View Full Version : Uncoiling Wire
wkies
10-27-2010, 04:40 PM
I'm in the process of rehanging my 110 tap gravity system - mainline and all. I bought 12 gauge high-tensile wire to hang the mainline on because previous didn't wire at all. This morning a friend and I started to uncoil after securing one end with the two of us taking our time walking down the hill, unraveling the wire I we went - what happen next would have driven anyone mad. About half way down - Twists, kinks, and loops! I will end up rehanging the wire. Is there an obvious way that I'm missing to uncoil the wire??? Should I buy a mainline reel w/ adjustable brake?
HELP?
You can buy a reel for that at a fram store. Or if its a short use you could biuld one out of a 5 gal bucket and wood. It just needs to spin so the wire dose not come off like a spring.
maple flats
10-27-2010, 05:30 PM
I use one I bought from TSC for $60 something. It comes with a ground spike to hammer in and anchor the spooler, I made a wooden rack that attaches to a hand truck and hold the pin. Then I haul the spooler with the coil of High tensil (HT) wire on it to where I need to use it, I lay the handtruck flat with the handle caught on something (or tied to a sapling etc) to hold it from rolling and I pull the wire as needed.
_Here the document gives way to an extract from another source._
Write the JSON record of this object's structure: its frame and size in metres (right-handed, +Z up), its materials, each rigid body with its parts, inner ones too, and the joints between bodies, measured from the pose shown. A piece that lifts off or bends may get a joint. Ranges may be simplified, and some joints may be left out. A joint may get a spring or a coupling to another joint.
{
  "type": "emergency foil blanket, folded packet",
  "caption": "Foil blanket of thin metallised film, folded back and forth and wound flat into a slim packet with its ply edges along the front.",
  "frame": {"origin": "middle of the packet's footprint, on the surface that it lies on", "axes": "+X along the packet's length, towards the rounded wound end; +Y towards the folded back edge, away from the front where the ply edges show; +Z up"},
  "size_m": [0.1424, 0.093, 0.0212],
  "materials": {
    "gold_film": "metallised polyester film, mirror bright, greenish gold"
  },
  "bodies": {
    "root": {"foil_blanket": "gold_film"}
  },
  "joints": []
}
I have to pull straight and not sideways so it won't tip, but it works like a charm. When I get to the far anchor tree I attach it to the tree and then I pull hand tight from the starting point , cut and anchor at the other end. All tension is achieved by using 14 ga galv. side pull wire. Each side pull is twisted around the HT wire, pulled tight around a tree, usually non maple, and tied back to the HT wire. I thread each sidetie wire through an old piece of 5/16 tubing to protect the tree when installing. Then height adjustments are made by raising or lowering the side tie wire on the side tie tree to get the proper pitch. I found I like to start and stop each section in 200-300' sections and start a new section. This makes it much easier to repair sections if a tree or big limb fall on the line and break some side ties. The side ties are sacrificial but very functional.
wkies
10-27-2010, 05:37 PM
I just found a jenny from TSC for 29.99 - probably will make my life easier! Any insight?
maple flats
10-27-2010, 05:53 PM
I forgot one point, when you cut the wire be sure to tie the free end of the coil to the spooler ( or if you just let it go you will usually have a tangle as you pull your next piece) while still holding the end that will be anchored to the tree. I found I like to use a crimp sleave and crimp tool (also bought at TSC) If you are only doing 1 or 2 short sections it might be hard to justify the cost of the tool, but if you are doing much it quickly pays for itself in connector fittings. At each loop around a tree, I slide some 5/16 tubing on the HT wire to protect the tree and I use 3 crimp sleaves (the sleaves must be threaded on before you thread the 5/16 tubing). I prefer to go around a tree rather than install an anchor eye bolt. I once had a HT wire snap when I tightened it right where it was at the sharp bend point thru the eye bolt. I also leave enough wire so the angle where the V meets at the crimp sleeves is not wide enough to pull a sleve apart (Don't ask how I know a sleave can be snapped) Thus the larger the anchor tree the farther from the tree the crimp will be. Going around the anchor tree allows fine tuning height by loosening a side tie or 2. When ready for the season the wire should be very tight but after the season I let off on the tension until next season by letting off on a side tie or 2. The crimp tool will likely last a lifetime and the sleaves are about $.30 each in packs of 25 and about $20 each in packs of 100 for the size that fits 12.5 ga HT wire.
Thad Blaisdell
10-27-2010, 09:01 PM
I dont agree with maple flats at all on this, sorry. Pull your wire out, I have found that the farthest to pull out in one shot is easiest to be less than 1500', anchor to the end tree on one end. The other end use a rachet style tightener. Tighten the wire most of the way, walk the line to get the hight you want and finish tightening. Really crank it, piano wire tight. Walk your line again pulling here and there pulling the slack toward the tightener, tighten again. Now attach your pipe. Now do the few tie backs that you feel you are going to need to keep elevation. Spend the $6 on the tightener, it keeps your mainlines much straighter and is much less work.
danno
10-27-2010, 09:57 PM
Let's throw in a third opinion - I like a combination between maple flats and Thad. I like to tighten the HT between the two end trees before I begin side tieing. If you use side ties to do all your tightening, you will have a pretty zig zaggy mainline.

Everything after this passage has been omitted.